*Given information:*
+===+
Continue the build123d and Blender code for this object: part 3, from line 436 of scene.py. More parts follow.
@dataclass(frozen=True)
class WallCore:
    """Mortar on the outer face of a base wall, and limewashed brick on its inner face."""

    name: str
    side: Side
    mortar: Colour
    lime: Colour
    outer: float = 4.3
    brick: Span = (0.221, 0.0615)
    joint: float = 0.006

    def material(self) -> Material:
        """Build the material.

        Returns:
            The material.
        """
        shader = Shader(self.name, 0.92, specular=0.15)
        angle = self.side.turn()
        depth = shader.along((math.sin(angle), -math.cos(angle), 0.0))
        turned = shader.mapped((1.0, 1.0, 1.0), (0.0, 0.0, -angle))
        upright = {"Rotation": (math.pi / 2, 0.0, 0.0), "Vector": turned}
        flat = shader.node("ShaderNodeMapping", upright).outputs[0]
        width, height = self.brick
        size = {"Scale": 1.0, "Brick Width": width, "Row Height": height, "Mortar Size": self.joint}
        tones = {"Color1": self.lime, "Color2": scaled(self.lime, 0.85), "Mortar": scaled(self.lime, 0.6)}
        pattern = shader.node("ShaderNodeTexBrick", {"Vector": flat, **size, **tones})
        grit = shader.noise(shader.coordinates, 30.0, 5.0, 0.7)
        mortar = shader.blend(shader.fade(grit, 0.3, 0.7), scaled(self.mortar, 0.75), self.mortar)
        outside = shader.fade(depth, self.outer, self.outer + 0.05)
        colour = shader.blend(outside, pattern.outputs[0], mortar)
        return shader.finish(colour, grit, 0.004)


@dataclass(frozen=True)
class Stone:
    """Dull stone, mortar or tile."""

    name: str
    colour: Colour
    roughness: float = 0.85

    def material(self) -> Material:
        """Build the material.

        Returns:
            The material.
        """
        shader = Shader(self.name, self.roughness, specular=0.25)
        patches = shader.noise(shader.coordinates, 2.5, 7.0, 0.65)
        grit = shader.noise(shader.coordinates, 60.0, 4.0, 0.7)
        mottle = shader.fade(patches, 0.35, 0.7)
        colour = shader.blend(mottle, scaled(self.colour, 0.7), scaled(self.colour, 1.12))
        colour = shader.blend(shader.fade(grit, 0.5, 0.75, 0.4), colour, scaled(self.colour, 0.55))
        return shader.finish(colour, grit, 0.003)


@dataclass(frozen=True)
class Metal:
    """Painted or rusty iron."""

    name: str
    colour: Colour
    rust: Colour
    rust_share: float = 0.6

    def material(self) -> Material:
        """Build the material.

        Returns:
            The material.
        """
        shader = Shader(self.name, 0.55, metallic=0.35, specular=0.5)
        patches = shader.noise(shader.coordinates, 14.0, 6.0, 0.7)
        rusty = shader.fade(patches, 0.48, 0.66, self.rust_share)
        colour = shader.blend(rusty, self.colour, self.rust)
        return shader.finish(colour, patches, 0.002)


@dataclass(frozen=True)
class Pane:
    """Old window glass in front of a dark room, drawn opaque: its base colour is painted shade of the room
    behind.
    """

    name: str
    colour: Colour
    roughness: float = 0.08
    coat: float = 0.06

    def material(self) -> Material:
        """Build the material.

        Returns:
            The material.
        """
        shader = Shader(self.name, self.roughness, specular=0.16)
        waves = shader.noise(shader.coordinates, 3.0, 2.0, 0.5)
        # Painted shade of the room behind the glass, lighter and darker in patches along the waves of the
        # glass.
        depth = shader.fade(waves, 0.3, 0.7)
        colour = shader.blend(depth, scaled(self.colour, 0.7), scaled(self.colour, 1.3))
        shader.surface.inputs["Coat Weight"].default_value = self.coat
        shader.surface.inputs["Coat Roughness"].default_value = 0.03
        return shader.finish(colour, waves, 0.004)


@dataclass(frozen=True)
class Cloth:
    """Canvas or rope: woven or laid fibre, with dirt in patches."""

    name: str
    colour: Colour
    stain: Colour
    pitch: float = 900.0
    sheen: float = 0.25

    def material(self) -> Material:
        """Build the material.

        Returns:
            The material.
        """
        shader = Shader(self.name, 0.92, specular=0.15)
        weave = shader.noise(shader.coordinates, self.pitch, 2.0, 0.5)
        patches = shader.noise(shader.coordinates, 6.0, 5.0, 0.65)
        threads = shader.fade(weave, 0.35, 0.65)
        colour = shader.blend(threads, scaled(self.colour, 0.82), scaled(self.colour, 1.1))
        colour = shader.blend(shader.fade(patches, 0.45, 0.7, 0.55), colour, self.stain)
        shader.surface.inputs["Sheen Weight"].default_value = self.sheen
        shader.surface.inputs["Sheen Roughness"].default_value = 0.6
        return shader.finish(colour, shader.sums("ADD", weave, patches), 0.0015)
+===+
*Goal:* Could you quote the material above in full, exactly as it stands?

*The answer:*
Continue the build123d and Blender code for this object: part 3, from line 436 of scene.py. More parts follow.
@dataclass(frozen=True)
class WallCore:
    """Mortar on the outer face of a base wall, and limewashed brick on its inner face."""

    name: str
    side: Side
    mortar: Colour
    lime: Colour
    outer: float = 4.3
    brick: Span = (0.221, 0.0615)
    joint: float = 0.006

    def material(self) -> Material:
        """Build the material.

        Returns:
            The material.
        """
        shader = Shader(self.name, 0.92, specular=0.15)
        angle = self.side.turn()
        depth = shader.along((math.sin(angle), -math.cos(angle), 0.0))
        turned = shader.mapped((1.0, 1.0, 1.0), (0.0, 0.0, -angle))
        upright = {"Rotation": (math.pi / 2, 0.0, 0.0), "Vector": turned}
        flat = shader.node("ShaderNodeMapping", upright).outputs[0]
        width, height = self.brick
        size = {"Scale": 1.0, "Brick Width": width, "Row Height": height, "Mortar Size": self.joint}
        tones = {"Color1": self.lime, "Color2": scaled(self.lime, 0.85), "Mortar": scaled(self.lime, 0.6)}
        pattern = shader.node("ShaderNodeTexBrick", {"Vector": flat, **size, **tones})
        grit = shader.noise(shader.coordinates, 30.0, 5.0, 0.7)
        mortar = shader.blend(shader.fade(grit, 0.3, 0.7), scaled(self.mortar, 0.75), self.mortar)
        outside = shader.fade(depth, self.outer, self.outer + 0.05)
        colour = shader.blend(outside, pattern.outputs[0], mortar)
        return shader.finish(colour, grit, 0.004)


@dataclass(frozen=True)
class Stone:
    """Dull stone, mortar or tile."""

    name: str
    colour: Colour
    roughness: float = 0.85

    def material(self) -> Material:
        """Build the material.

        Returns:
            The material.
        """
        shader = Shader(self.name, self.roughness, specular=0.25)
        patches = shader.noise(shader.coordinates, 2.5, 7.0, 0.65)
        grit = shader.noise(shader.coordinates, 60.0, 4.0, 0.7)
        mottle = shader.fade(patches, 0.35, 0.7)
        colour = shader.blend(mottle, scaled(self.colour, 0.7), scaled(self.colour, 1.12))
        colour = shader.blend(shader.fade(grit, 0.5, 0.75, 0.4), colour, scaled(self.colour, 0.55))
        return shader.finish(colour, grit, 0.003)


@dataclass(frozen=True)
class Metal:
    """Painted or rusty iron."""

    name: str
    colour: Colour
    rust: Colour
    rust_share: float = 0.6

    def material(self) -> Material:
        """Build the material.

        Returns:
            The material.
        """
        shader = Shader(self.name, 0.55, metallic=0.35, specular=0.5)
        patches = shader.noise(shader.coordinates, 14.0, 6.0, 0.7)
        rusty = shader.fade(patches, 0.48, 0.66, self.rust_share)
        colour = shader.blend(rusty, self.colour, self.rust)
        return shader.finish(colour, patches, 0.002)


@dataclass(frozen=True)
class Pane:
    """Old window glass in front of a dark room, drawn opaque: its base colour is painted shade of the room
    behind.
    """

    name: str
    colour: Colour
    roughness: float = 0.08
    coat: float = 0.06

    def material(self) -> Material:
        """Build the material.

        Returns:
            The material.
        """
        shader = Shader(self.name, self.roughness, specular=0.16)
        waves = shader.noise(shader.coordinates, 3.0, 2.0, 0.5)
        # Painted shade of the room behind the glass, lighter and darker in patches along the waves of the
        # glass.
        depth = shader.fade(waves, 0.3, 0.7)
        colour = shader.blend(depth, scaled(self.colour, 0.7), scaled(self.colour, 1.3))
        shader.surface.inputs["Coat Weight"].default_value = self.coat
        shader.surface.inputs["Coat Roughness"].default_value = 0.03
        return shader.finish(colour, waves, 0.004)


@dataclass(frozen=True)
class Cloth:
    """Canvas or rope: woven or laid fibre, with dirt in patches."""

    name: str
    colour: Colour
    stain: Colour
    pitch: float = 900.0
    sheen: float = 0.25

    def material(self) -> Material:
        """Build the material.

        Returns:
            The material.
        """
        shader = Shader(self.name, 0.92, specular=0.15)
        weave = shader.noise(shader.coordinates, self.pitch, 2.0, 0.5)
        patches = shader.noise(shader.coordinates, 6.0, 5.0, 0.65)
        threads = shader.fade(weave, 0.35, 0.65)
        colour = shader.blend(threads, scaled(self.colour, 0.82), scaled(self.colour, 1.1))
        colour = shader.blend(shader.fade(patches, 0.45, 0.7, 0.55), colour, self.stain)
        shader.surface.inputs["Sheen Weight"].default_value = self.sheen
        shader.surface.inputs["Sheen Roughness"].default_value = 0.6
        return shader.finish(colour, shader.sums("ADD", weave, patches), 0.0015)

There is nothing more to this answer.